On the very day Mr. Rodgers entered his guilty plea, the U.S. Attorney's Office in Chicago announced the indictments of two dozen people in a phony mortgage scam. In "Operation Madhouse," as it was called, cooperating witnesses and FBI agents posed as persons willing to enter into phony mortgage transactions. They allegedly found all sorts of folks willing to help them out.

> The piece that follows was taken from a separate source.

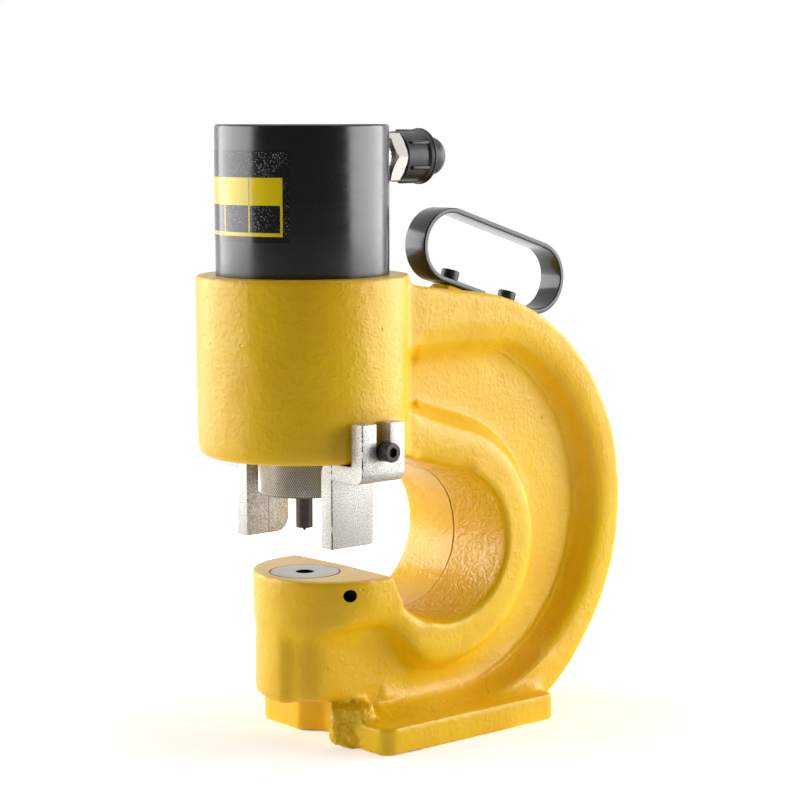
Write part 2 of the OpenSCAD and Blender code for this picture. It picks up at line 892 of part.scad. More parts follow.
// Side view of the loop at a given distance inside its outer face
module loop_outline(inset) {
    r = loop_r - inset;
    circle(r = r);
    translate([loop_len, 0]) circle(r = r);
    translate([0, -r]) square([loop_len, 2 * r]);
}

module handle_strap() {
    color("#232325")
    placed()
    difference() {
        at_handle()
            along_y(-strap_w / 2, strap_w / 2)
                difference() {
                    loop_outline(0);
                    loop_outline(strap_t);
                    translate([strap_front, -loop_r - past])
                        square([loop_len - strap_front - strap_back, strap_t + 2 * past]);
                }
        handle_screw_places()
            translate([0, 0, -past]) cylinder(r = screw_r + fit, h = strap_t + 2 * past);
    }
}

module handle_screws() {
    color("#202022")
    placed()
    handle_screw_places()
    translate([0, 0, strap_t]) socket_screw(strap_t + thread_len - past);
}

// Turns a piece drawn upwards from Z = 0 to point along the coupler
module along_coupler(x) {
    translate([x, 0, port_z]) rotate([0, 90, 0]) children();
}

module coupler_seal_washer() {
    color("#b5a642")
    placed()
    along_coupler(spot_x)
    difference() {
        cylinder(r = seal_washer_r, h = seal_washer_t);
        translate([0, 0, -past]) cylinder(r = port_r + fit, h = seal_washer_t + 2 * past);
    }
}

module coupler_body() {
    color("#c9ccd0")
    placed()
    difference() {
        union() {
            along_coupler(spot_x - port_len + gap) cylinder(r = port_r, h = port_len + seal_washer_t);
            along_coupler(collar_x) cylinder(r = collar_r, h = collar_len);
            along_coupler(hex_x) rotate([0, 0, 30]) cylinder(d = hex_af / cos(30), h = hex_len, $fn = 6);
            along_coupler(nipple_x - past) cylinder(r = nipple_r, h = nipple_len + past);
        }
        along_coupler(spot_x - port_len) cylinder(r = oil_r, h = valve_x - spot_x + port_len + past);
        along_coupler(valve_x) cylinder(r = poppet_r + fit, h = nipple_end - lip - valve_x);
        along_coupler(valve_x) cylinder(r = oil_r, h = nipple_end - valve_x + past);
        along_coupler(nipple_end - nipple_len / 2)
            rotate_extrude() translate([nipple_r + past, 0]) circle(r = 2 * past);
    }
}

module coupler_poppet() {
    color("#a9acb0")
    placed() {
        along_coupler(poppet_x) cylinder(r = poppet_r, h = poppet_len);
        along_coupler(poppet_x) cylinder(r = oil_r - gap, h = poppet_len + gap + lip);
    }
}

module dust_cap() {
    body_r = cap_r - cap_rib_r / 2;
    flange_x = cap_x + cap_len;
    tip_x = flange_x + flange_t;
    color("#18181a")
    placed()
    difference() {
        union() {
            along_coupler(cap_x) cylinder(r = body_r, h = cap_len + past);
            for (k = [0 : cap_ribs - 1])
                along_coupler(cap_x)
                    rotate([0, 0, 360 * k / cap_ribs])
                        translate([cap_r - cap_rib_r, 0, 0]) cylinder(r = cap_rib_r, h = cap_len + past);
            along_coupler(flange_x) cylinder(r = flange_r, h = flange_t);
            along_coupler(tip_x)
                rotate_extrude()
                    polygon([
                        [0, 0],
                        [tip_r, 0],
                        [tip_r, tip_len * 0.85],
                        [tip_r * 0.85, tip_len],
                        [0, tip_len]
                    ]);
        }
        along_coupler(cap_x - past) cylinder(r = nipple_r + gap, h = nipple_len - cap_gap + past + gap);
    }
}

c_frame();
cylinder_barrel();
barrel_seal_ring();
data_sticker();
guide_bush();
rod_wiper();
return_spring();
ram();
piston_seal();
piston_guide_ring();
punch();
punch_nut();
die();
die_set_screw();
stripper_left();
stripper_right();
stripper_screws();
stripper_washers();
handle_strap();
handle_screws();
coupler_seal_washer();
coupler_body();
coupler_poppet();
dust_cap();
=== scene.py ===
import math

import bmesh
import bpy
import numpy as np
import openvdb
from mathutils import Matrix, Vector


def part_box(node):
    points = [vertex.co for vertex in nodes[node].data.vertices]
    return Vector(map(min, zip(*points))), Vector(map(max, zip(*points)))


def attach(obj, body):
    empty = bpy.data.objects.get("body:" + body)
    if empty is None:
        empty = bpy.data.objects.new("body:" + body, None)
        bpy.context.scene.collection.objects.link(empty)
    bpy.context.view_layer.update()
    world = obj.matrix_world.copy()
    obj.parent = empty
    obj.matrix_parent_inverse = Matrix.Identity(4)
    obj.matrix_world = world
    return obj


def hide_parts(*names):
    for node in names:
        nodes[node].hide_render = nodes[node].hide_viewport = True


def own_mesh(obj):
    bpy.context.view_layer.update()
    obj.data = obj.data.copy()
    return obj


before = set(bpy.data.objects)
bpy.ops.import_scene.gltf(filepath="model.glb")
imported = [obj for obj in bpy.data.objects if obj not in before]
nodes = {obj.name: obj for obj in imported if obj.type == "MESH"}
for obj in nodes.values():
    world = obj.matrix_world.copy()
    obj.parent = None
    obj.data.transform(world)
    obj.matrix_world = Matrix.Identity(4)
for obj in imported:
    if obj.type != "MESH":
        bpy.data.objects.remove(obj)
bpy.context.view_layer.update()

# Casting: the C-shaped body with its cylinder head, anvil and foot.
# Ductile iron, sand cast in one piece, then faced and bored for the cylinder, the die
# and the screws, and sprayed with thick yellow enamel that fills and rounds every corner.
mm = 0.001
clear = 0.05
die_low, die_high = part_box("die")
cast_low, cast_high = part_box("c_frame")
punch_axis = (die_low.x + die_high.x) / 2 / mm
anvil_top = die_high.z / mm
nut_gap = 0.3
head_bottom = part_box("punch_nut")[1].z / mm + nut_gap
head_top = cast_high.z / mm
head_r = -(cast_low.x / mm) + punch_axis
throat_in, throat_z, throat_r = 69, anvil_top + 11.4, 41
pocket_in, pocket_z, ridge_r = 79.7, 120.5, 98.5
stub_in, stub_y = 3, -25
handle_slope = math.radians(17.8)
handle_front = Vector((punch_axis + 101.1, 0, 271.3))
handle_r = 21.2
screw_r = 3.0
screw_runs = (10.6, 57.1)
bracket_screw_z = head_bottom + 7.8
set_screw_z, set_screw_r = anvil_top - 7.7, 3.4
die_r, die_tall = 19.5, 20
slug_r, slug_low = 8, 25.3
bore_r, spigot_tall = 45, 55
chamber_r = 40
bush_r, floor_tall = 23, 16.3
wiper_r, wiper_tall = 24.4, 5
rod_r = 19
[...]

So, for those ready to grab pitchforks and torches and storm AIG, pardon me if I hold back awhile. I am certain not everyone there should be tainted by the credit default swap debacle. I'd like to see the criminal investigations keep coming... and climb the food chain to see who is really responsible for this mess. My pitchfork will be ready then.

3 comments:

landgirl said...

Thanks, Cur, once again for politics in the middle of the road. This credit crunch and the heroes and villains is a much more complex issue than has been explored. It is too easy to go for the quick answers which inevitably lead to scapegoating.

Shelby said...

"I'd like to see the criminal investigations keep coming... and climb the food chain to see who is really responsible for this mess. My pitchfork will be ready then."

Yes.

In the same vein, but different "scandal" - I'm waiting to see if Mr. Stanford and Mr. Davis will ever be held responsible for their bank mess that is still allegedly a fraudulent mess.

So far, only the lone young woman underling has been 'ruined'. I say ruined because I have no other appropriate word really to express my extreme frustration with how this entanglement is winding up all around her and no one else.

It is personal tho, because she is a dear friend of the family. I am troubled that day after day she is held accountable for the alleged crimes of two very powerful owners of the company she worked for - while the two very powerful owners (one of which was also a friend of the family) plead the fifth and hide in their houses helping no one.

Jean-Luc Picard said...

Bankers and bonus earners are not exactly flavour of the month, are they?